Why would the author, and to some extent her editor (whom Stockett admits is the publisher of the novel, and also helped her edit pages) commit to advancing stereotypes?

 

Did the end really justify the means? While its probably gratifying to the author and publisher to know how many readers buy into these stereotypes, as time passes, The Help could very well be a millstone of infamy for Stockett, as she’s lumped with novels like Uncle Tom’s Cabin and The Three Golliwogs. I’m pretty sure those authors also believed the same thing, that what they’d created was a fair representation of an already maligned people.

But then again, since Stockett and co seem to be getting away with the caricatures, if it ain’t broke, don’t fix it.
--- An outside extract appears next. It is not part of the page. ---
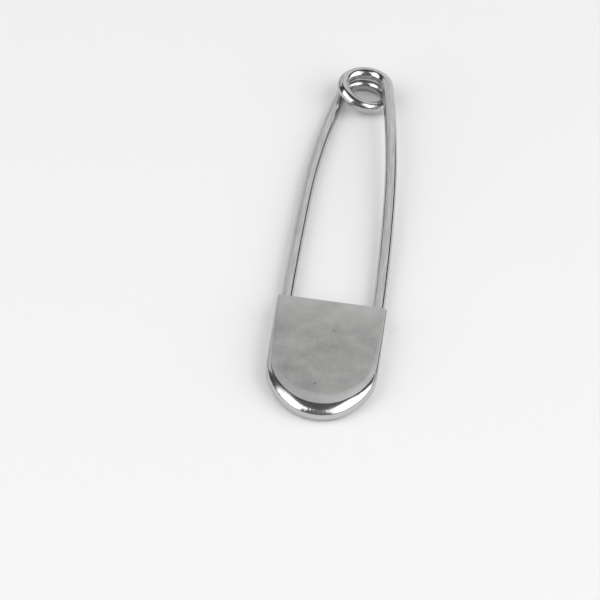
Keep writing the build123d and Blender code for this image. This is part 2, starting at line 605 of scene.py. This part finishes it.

Stockett worked in publishing for a number of years. And the industry of publishing is not diverse, no matter how much the titans of the industry want to bring up their minority programs and attempts at hiring. The perceptions of other cultures will remain distorted, as long as those in power continue to give their stamp of approval on novels like The Help, just because they can and they too have no real interactions with minorities.

So, in going back to Mad Men, I stopped watching the show once I realized what it was all about. The show is one long classic 60s black and white commercial, the ones with the Hertz man, in his sharkskin suit and fedora, lithely being pulled down into the driver’s seat. It’s also part Hollywood melodrama, where shapely Lana Turner and Susan Hayward have hunks like John Forsythe and John Gavin or some other snappily dressed leading man inflaming their passions, while they strolled around in gowns and A line dress suits created by some fabulous designer. And damn if they didn’t look in good in their anguish. Many times these movies would have a black maid, sympathetic to the main star.

And that maid was heavy set and dark brown, just the way Hollywood studios ordered. So the real question is, which image of an African American would Mad Men even present on the show? Historically, the maid and the Madison Avenue model are correct. It just depends on which one the producers feel the most comfortable with.